Some simple cloth napkins are all you need. Get them in a neutral color like beige or white or grey, and you can use them literally all year round. Or, if you are in a festive mood, choose some pumpkin-orange or burgundy if you want to add some color.

Get them ready beforehand by washing them and then pressing them. Really, it only takes about thirty seconds to iron each napkin once you get going, and they’re so small it isn’t hard to get them pressed in a jiffy. I usually iron them the day of, but you can even do it beforehand to save yourself some stress.

9. Carve the bird - before you bring it to the table

Although the tradition in my family usually had been to carve the turkey at the table, it soon fell out of favor due to the fact that a bird big enough to feed a family is usually big enough to hog almost a sixth of the table.

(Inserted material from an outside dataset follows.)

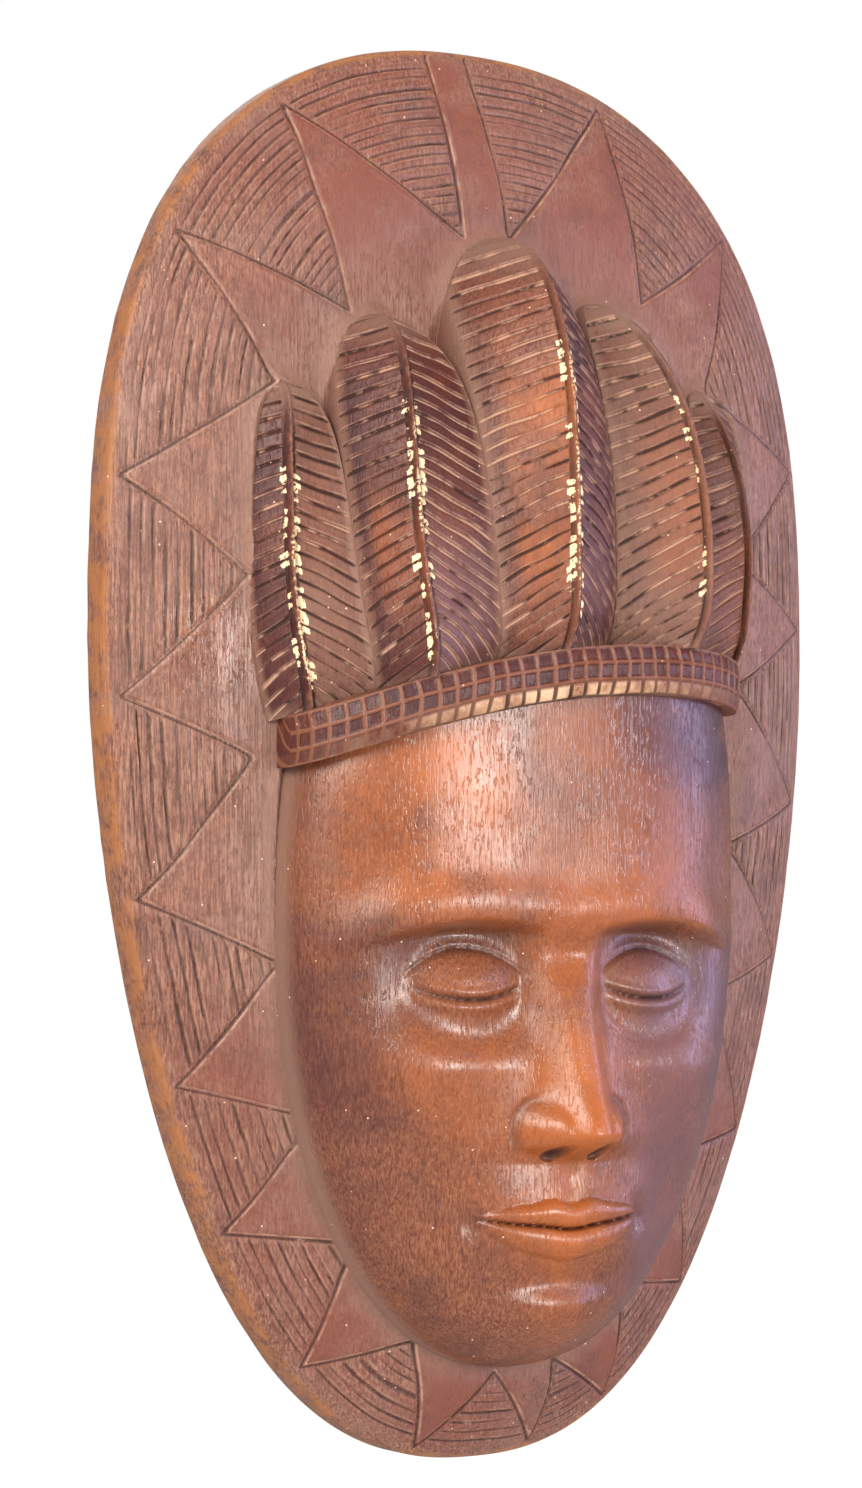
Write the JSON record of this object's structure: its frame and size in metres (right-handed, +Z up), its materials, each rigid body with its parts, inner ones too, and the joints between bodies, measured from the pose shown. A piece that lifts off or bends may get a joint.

It’s awkward, unwieldy, and just doesn’t make sense to bring it out, and it’s a chore for whomever sits in front of the bird to parcel out the parts requested from everybody else at the table.

Instead, you can carve the bird first - in the kitchen. This way you can fill the serving plate with white meat, dark meat, drumsticks and pieces with skin to satisfy pretty much everybody and just pass the plate around. No wrestling with the bird, no awkward moments trying to get a good hand rest, no juices splashing - it’s all done in the kitchen and is absolutely perfectly plated and ready for the meal.

10. Play some music

There was a very awkward Thanksgiving a couple years ago we attended. We didn’t really know too many people, and it was a very uncomfortable experience - mostly because there was no music in the background.

Music sets the scene, creates the ambiance - without it, there’s mostly awkward silence and pauses in the conversation. Play something cheery or soothing - we like Billie Holiday or Frank Sinatra or even acoustic guitar covers - something that will just fade into the background.